DSM scientific themes aim to better understand the development of plants. Ultimately, this work will make it possible to define innovative strategies for improving plants for agriculture, the agri-food industry and also for non-food applications.
DSM department is composed of 9 teams whose research themes are articulated around the elucidation of the mechanisms that govern the development of plants, at different scales (nucleus, cell, organ, whole plant). Cellular processes such as division, differentiation and totipotency, as well as metabolism, are particularly studied. The signals involved in the control of these processes are also explored, in particular by the study of genetic, metabolic and hormonal regulation networks, mechanical stresses undergone by the cells, the physicochemical state of cell wall. The role of these signals in various developmental contexts and/or environmental constraints (abiotic and biotic) are studied.

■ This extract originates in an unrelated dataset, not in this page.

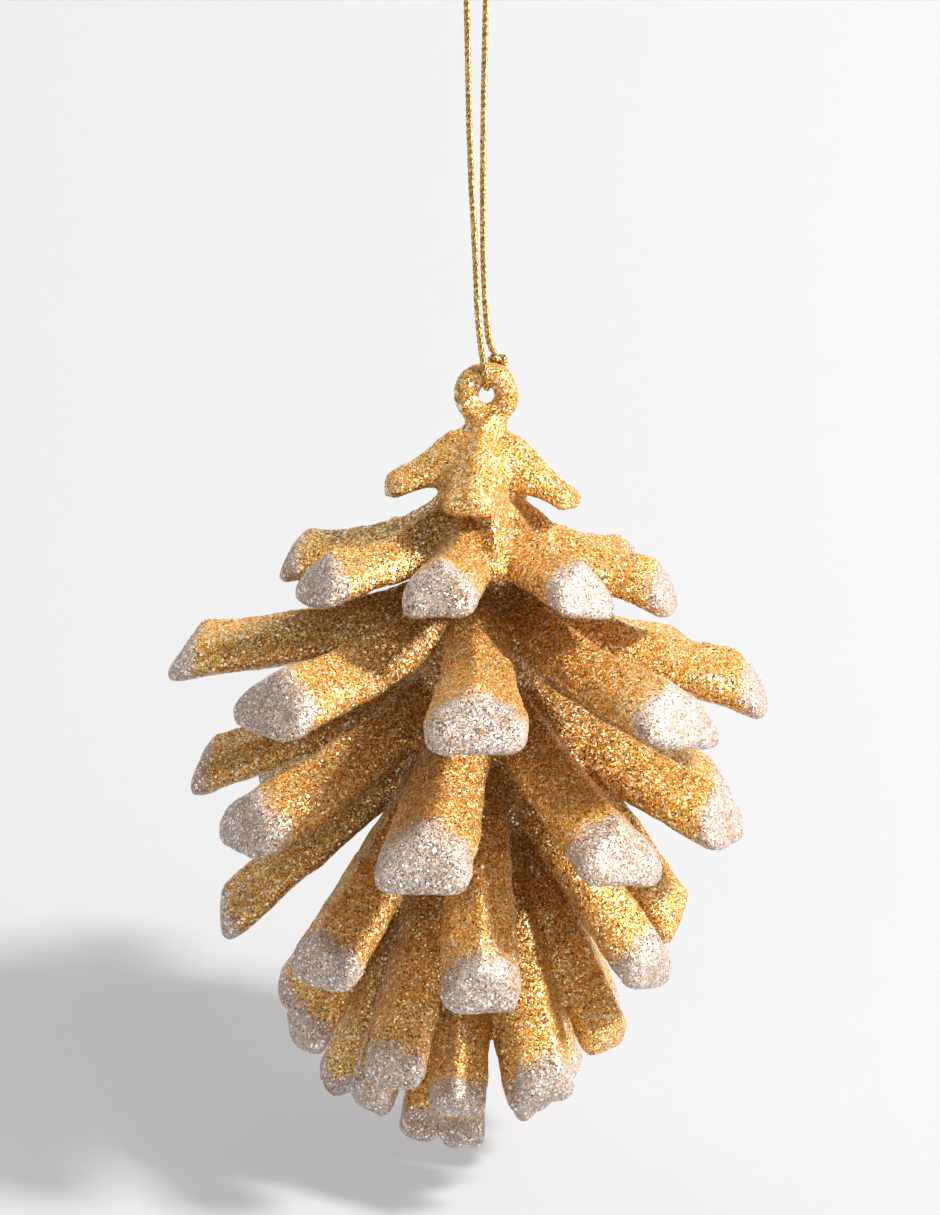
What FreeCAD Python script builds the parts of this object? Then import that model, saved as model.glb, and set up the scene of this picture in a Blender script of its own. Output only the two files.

We are also proposing innovative strategies for statistical analysis and numerical modeling, particularly from image data, to analyze some of these complex mechanisms.
In a second step, understanding the mechanisms we are interested in will allow us to envisage a plant engineering aimed at optimizing plant functions of interest in agriculture and related domains (nutrition, materials, pharmaceuticals, ecosystem services, etc.).
Models, tools and methods
Different model species are used to answer our scientific questions: Arabidopsis thaliana, Brachypodium distachyon, Amaranthus, Camelina sativa…, tomato (Solanum lycopersicum)…
We use classical approaches of genetics and functional genomics, supplemented by biochemistry, glycochemistry, analytical chemistry and cytology. « Omics » approaches (gene networks, lipidomics, oligolycomics), cell type specific omics CHIP-seq, RNA-seq, INTACT, single cell… are among the strategies that are used in the department.
Microscopy (classical or confocal) is largely used in the department: in 2D and 3D, and integrating time dimension (in relation with microfluidic techniques for instance).
We also use and develop methods in image processing and analysis, spatial statistics, computational modeling.
Societal and economical impacts
Possible output of our work is to offer innovative plant improvement strategies: modulation of plant architecture, improvement of regeneration and transformation techniques, obtaining plants / seeds more suited to agriculture (seeds with better nutritional quality), to the food and non-food industry.